When crews assign their hours to cost codes at the end of each shift, and when those cost codes are tied to the specific work completed that day, the resulting data tells a different story than a project total. It tells you the labor rate for concrete placement on a particular floor configuration, the hours required to rough-in electrical on a specific building type, or how drywall framing productivity shifts between crew configurations. Over time, that data becomes a proprietary productivity library built from the contractor’s own completed work.
Contractors looking at construction productivity tracking software will find that the most significant value comes not from the time-clock function in isolation, but from the ability to link verified labor hours to cost codes and daily production quantities. That linkage is what allows field data to feed back into estimating in a form that is actually comparable across projects.
The Construction Financial Management Association describes job cost information that is timely, accurate, and understood by all employees in a position to influence costs as the standard for effective job costing. According to CFMA’s guidance on job costing in the construction industry, information that takes weeks or months to compile loses its value because the ability to react quickly to changing conditions is greatly diminished. Cost-code-level data, collected and reviewed daily, is what enables that responsiveness.
Why granularity matters
A project-level labor overrun tells you what happened. A cost-code-level overrun tells you where, in which scope, and at what rate. Only the second version can prevent the same overrun from appearing in the next bid.
The Reliability Problem in Field Data
Cost-code tracking only works when the data coming from the field is accurate. And accuracy in construction field data depends heavily on how and when it is recorded.
Labor hours entered at the end of a week, or reconstructed from memory by a foreman who is managing multiple crews, introduce noise that undermines the purpose of cost-code tracking. If hours are assigned to the nearest available code rather than the correct one, or if time is rounded to the nearest half-hour as a default, the granularity disappears. The data looks organized, but it no longer reflects what actually happened on the jobsite.
An article from Construction Business Owner magazine, written by accounting professionals at Marcum LLP, notes that inaccurate labor cost assumptions in construction bids create a two-directional problem: overestimating makes bids less competitive, while underestimating eats into profits.

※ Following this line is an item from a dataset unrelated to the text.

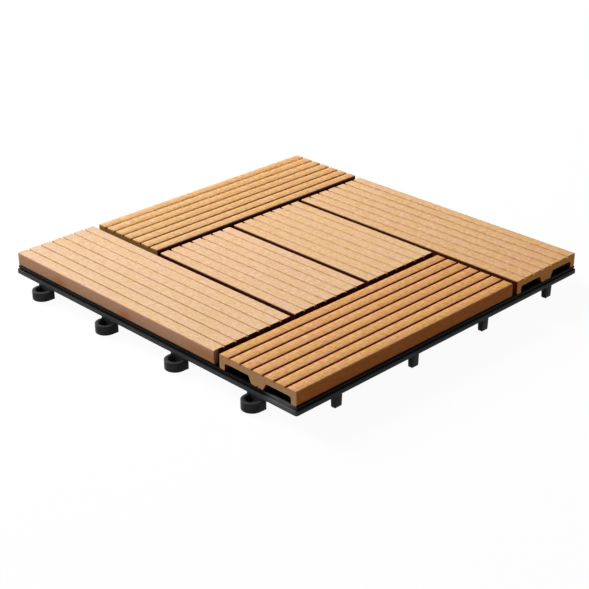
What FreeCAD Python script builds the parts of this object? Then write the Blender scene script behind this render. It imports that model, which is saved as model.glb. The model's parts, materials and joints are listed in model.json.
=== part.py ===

Both outcomes trace back to the same root cause: productivity assumptions that do not reflect actual field conditions because the data available from past projects was not reliable enough to use as a benchmark.
Fixing this requires two things to happen at once. First, the cost-code structure needs to be granular enough to capture meaningful distinctions between different scopes of work. Second, the time-capture process in the field needs to be accurate and timely enough that hours actually land on the right codes. When one of these conditions is missing, the other cannot compensate.
Contractors who resolve both tend to find that their historical project data becomes genuinely useful for estimating, rather than a rough reference that requires significant adjustment before it can be applied.
From Cost Codes to Crew Output Rates
The next layer of useful information comes from pairing cost-code hours with production quantities. Hours alone measure input. Quantities measure output. The ratio between the two is the productivity rate: how much work a crew completes per labor hour under real site conditions.
This rate is what estimators actually need to price labor accurately. Not hours in isolation. Not a generic industry table. But the specific output rate that this contractor’s crews achieve, on this project type, in this market, with this typical crew configuration.
Capturing that rate requires that both numbers be recorded at the same level of specificity. If hours are assigned to a cost code but quantities are only entered at project milestones, the rate cannot be calculated for any period shorter than the project itself. Daily quantity entry, attached to the same cost code that captures daily hours, is what creates a usable productivity benchmark.
- Hours and quantities must be tracked at the same cost-code level to produce a meaningful productivity rate.
- Daily entry creates a running benchmark. Monthly entry produces a project average that masks variation.
- Crew output rates vary by scope type, crew size, and site conditions. Tracking those variables enables more accurate adjustments in future bids.
- Variance between estimated and actual output rates, visible at the cost-code level, is the earliest signal that a scope is running ahead or behind budget.
Making Cost Code Data Work Across Projects
The full value of cost-code tracking is only realized when data can be compared across multiple projects. A single project’s cost-code data is a data point. Twelve projects’ worth of cost-code data, organized consistently, is a benchmark.
That cross-project comparability depends on a consistent cost-code structure. If the same scope of work is coded differently on each project, the hours cannot be aggregated. If cost codes change when a new project manager joins, the historical record breaks. Contractors who want to build a usable productivity library need to treat their cost-code structure as an organizational standard, not a project-by-project decision.
It also requires a mechanism for surfacing the data after project closeout. Field records that stay in a jobsite log or a supervisor’s notes never reach the estimating team. Contractors who use integrated systems that connect field time entry to cost-code reporting to project financials are in a position to extract that information systematically and make it available for the next bid.
The contractors who do this consistently build a compounding advantage. Each project adds to a library of verified productivity rates by scope type and crew configuration. Each bid becomes more accurate than the last because it is built from more data. And each labor overrun that does occur is traceable to a specific cost code and scope, making it easier to understand why it happened and how to prevent it from recurring.
The Level of Detail That Changes the Outcome
Project-level labor tracking is better than no tracking at all. But it is not enough to build the kind of productivity benchmarks that improve bids over time or give field teams the visibility they need to catch overruns before they compound.
Tracking crew output by cost code, with daily production quantities attached, is what converts field records into a tool for organizational learning. The granularity is the point. It is what makes historical data comparable across projects, what makes productivity rates calculable from real work, and what gives contractors the information they need to price labor with confidence rather than estimation.
Contractors who invest in that level of field data discipline tend to find that the returns accumulate over time. Better bids. More accurate labor budgets. Earlier visibility into scope-level variance. And a growing body of performance data that belongs to the organization, built from the work it actually performs.